Output every entry exactly, from the first line to the last.
━━━ Given information
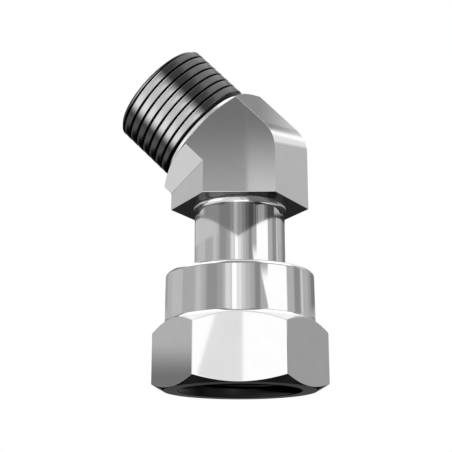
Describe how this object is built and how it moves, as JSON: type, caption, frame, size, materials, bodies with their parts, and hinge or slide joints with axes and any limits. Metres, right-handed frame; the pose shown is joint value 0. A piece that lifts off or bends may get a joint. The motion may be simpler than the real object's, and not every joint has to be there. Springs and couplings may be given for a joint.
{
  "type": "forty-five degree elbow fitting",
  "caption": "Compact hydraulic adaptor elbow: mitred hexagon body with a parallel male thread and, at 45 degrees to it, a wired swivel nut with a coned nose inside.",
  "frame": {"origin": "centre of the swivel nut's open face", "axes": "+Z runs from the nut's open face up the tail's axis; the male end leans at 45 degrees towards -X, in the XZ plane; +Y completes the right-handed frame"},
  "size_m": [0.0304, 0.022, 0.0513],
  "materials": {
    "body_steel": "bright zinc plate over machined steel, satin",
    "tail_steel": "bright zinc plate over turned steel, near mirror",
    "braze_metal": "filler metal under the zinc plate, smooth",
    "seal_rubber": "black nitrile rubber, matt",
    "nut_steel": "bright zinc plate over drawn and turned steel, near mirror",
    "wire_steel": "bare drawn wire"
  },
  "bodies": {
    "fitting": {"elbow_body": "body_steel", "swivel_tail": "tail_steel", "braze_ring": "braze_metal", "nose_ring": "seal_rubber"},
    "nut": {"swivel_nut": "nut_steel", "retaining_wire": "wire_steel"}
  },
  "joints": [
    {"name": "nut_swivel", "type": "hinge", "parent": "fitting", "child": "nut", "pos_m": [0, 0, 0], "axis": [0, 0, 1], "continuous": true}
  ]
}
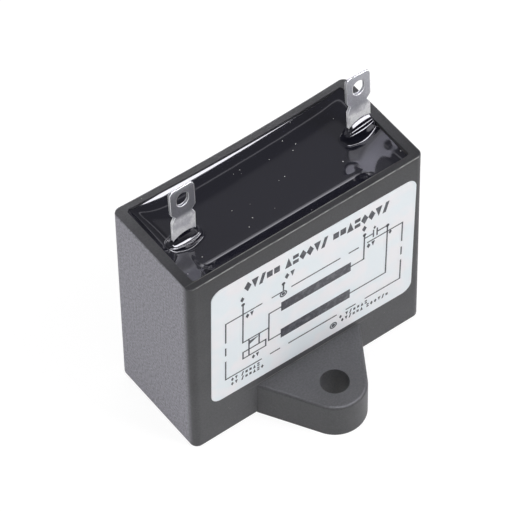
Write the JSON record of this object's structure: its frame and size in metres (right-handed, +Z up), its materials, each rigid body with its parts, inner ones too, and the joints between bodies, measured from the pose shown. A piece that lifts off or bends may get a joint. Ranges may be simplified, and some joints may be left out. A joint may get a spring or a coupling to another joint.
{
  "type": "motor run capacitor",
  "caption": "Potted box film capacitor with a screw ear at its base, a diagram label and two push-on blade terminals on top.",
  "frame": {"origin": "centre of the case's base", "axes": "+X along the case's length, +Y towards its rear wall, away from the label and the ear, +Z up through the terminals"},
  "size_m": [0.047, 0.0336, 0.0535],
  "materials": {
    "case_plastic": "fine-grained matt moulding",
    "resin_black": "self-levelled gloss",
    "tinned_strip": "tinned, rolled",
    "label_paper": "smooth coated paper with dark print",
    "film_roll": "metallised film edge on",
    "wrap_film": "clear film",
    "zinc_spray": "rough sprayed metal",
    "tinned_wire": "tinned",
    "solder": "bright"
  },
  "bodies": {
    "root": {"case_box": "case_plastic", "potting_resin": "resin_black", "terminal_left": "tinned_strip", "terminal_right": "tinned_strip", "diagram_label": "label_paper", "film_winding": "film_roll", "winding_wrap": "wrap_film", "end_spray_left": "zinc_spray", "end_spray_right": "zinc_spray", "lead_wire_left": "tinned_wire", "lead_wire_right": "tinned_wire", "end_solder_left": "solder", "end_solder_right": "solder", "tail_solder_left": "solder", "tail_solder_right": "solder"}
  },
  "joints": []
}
━━━━━━
**Reply**.
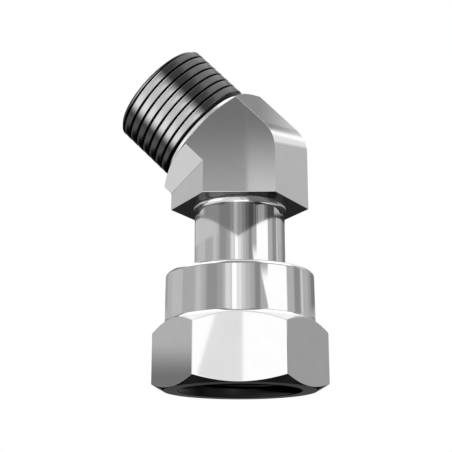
Describe how this object is built and how it moves, as JSON: type, caption, frame, size, materials, bodies with their parts, and hinge or slide joints with axes and any limits. Metres, right-handed frame; the pose shown is joint value 0. A piece that lifts off or bends may get a joint. The motion may be simpler than the real object's, and not every joint has to be there. Springs and couplings may be given for a joint.
{
  "type": "forty-five degree elbow fitting",
  "caption": "Compact hydraulic adaptor elbow: mitred hexagon body with a parallel male thread and, at 45 degrees to it, a wired swivel nut with a coned nose inside.",
  "frame": {"origin": "centre of the swivel nut's open face", "axes": "+Z runs from the nut's open face up the tail's axis; the male end leans at 45 degrees towards -X, in the XZ plane; +Y completes the right-handed frame"},
  "size_m": [0.0304, 0.022, 0.0513],
  "materials": {
    "body_steel": "bright zinc plate over machined steel, satin",
    "tail_steel": "bright zinc plate over turned steel, near mirror",
    "braze_metal": "filler metal under the zinc plate, smooth",
    "seal_rubber": "black nitrile rubber, matt",
    "nut_steel": "bright zinc plate over drawn and turned steel, near mirror",
    "wire_steel": "bare drawn wire"
  },
  "bodies": {
    "fitting": {"elbow_body": "body_steel", "swivel_tail": "tail_steel", "braze_ring": "braze_metal", "nose_ring": "seal_rubber"},
    "nut": {"swivel_nut": "nut_steel", "retaining_wire": "wire_steel"}
  },
  "joints": [
    {"name": "nut_swivel", "type": "hinge", "parent": "fitting", "child": "nut", "pos_m": [0, 0, 0], "axis": [0, 0, 1], "continuous": true}
  ]
}
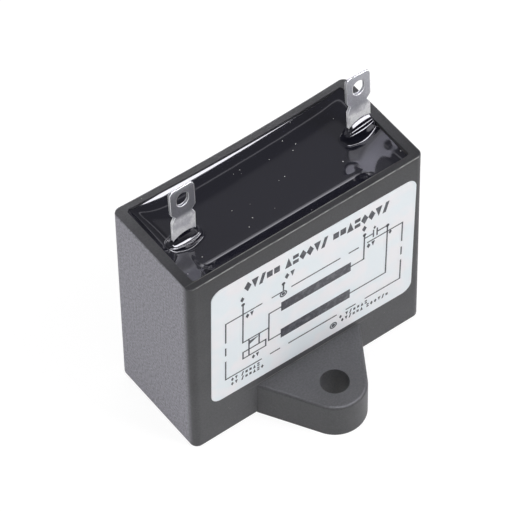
Write the JSON record of this object's structure: its frame and size in metres (right-handed, +Z up), its materials, each rigid body with its parts, inner ones too, and the joints between bodies, measured from the pose shown. A piece that lifts off or bends may get a joint. Ranges may be simplified, and some joints may be left out. A joint may get a spring or a coupling to another joint.
{
  "type": "motor run capacitor",
  "caption": "Potted box film capacitor with a screw ear at its base, a diagram label and two push-on blade terminals on top.",
  "frame": {"origin": "centre of the case's base", "axes": "+X along the case's length, +Y towards its rear wall, away from the label and the ear, +Z up through the terminals"},
  "size_m": [0.047, 0.0336, 0.0535],
  "materials": {
    "case_plastic": "fine-grained matt moulding",
    "resin_black": "self-levelled gloss",
    "tinned_strip": "tinned, rolled",
    "label_paper": "smooth coated paper with dark print",
    "film_roll": "metallised film edge on",
    "wrap_film": "clear film",
    "zinc_spray": "rough sprayed metal",
    "tinned_wire": "tinned",
    "solder": "bright"
  },
  "bodies": {
    "root": {"case_box": "case_plastic", "potting_resin": "resin_black", "terminal_left": "tinned_strip", "terminal_right": "tinned_strip", "diagram_label": "label_paper", "film_winding": "film_roll", "winding_wrap": "wrap_film", "end_spray_left": "zinc_spray", "end_spray_right": "zinc_spray", "lead_wire_left": "tinned_wire", "lead_wire_right": "tinned_wire", "end_solder_left": "solder", "end_solder_right": "solder", "tail_solder_left": "solder", "tail_solder_right": "solder"}
  },
  "joints": []
}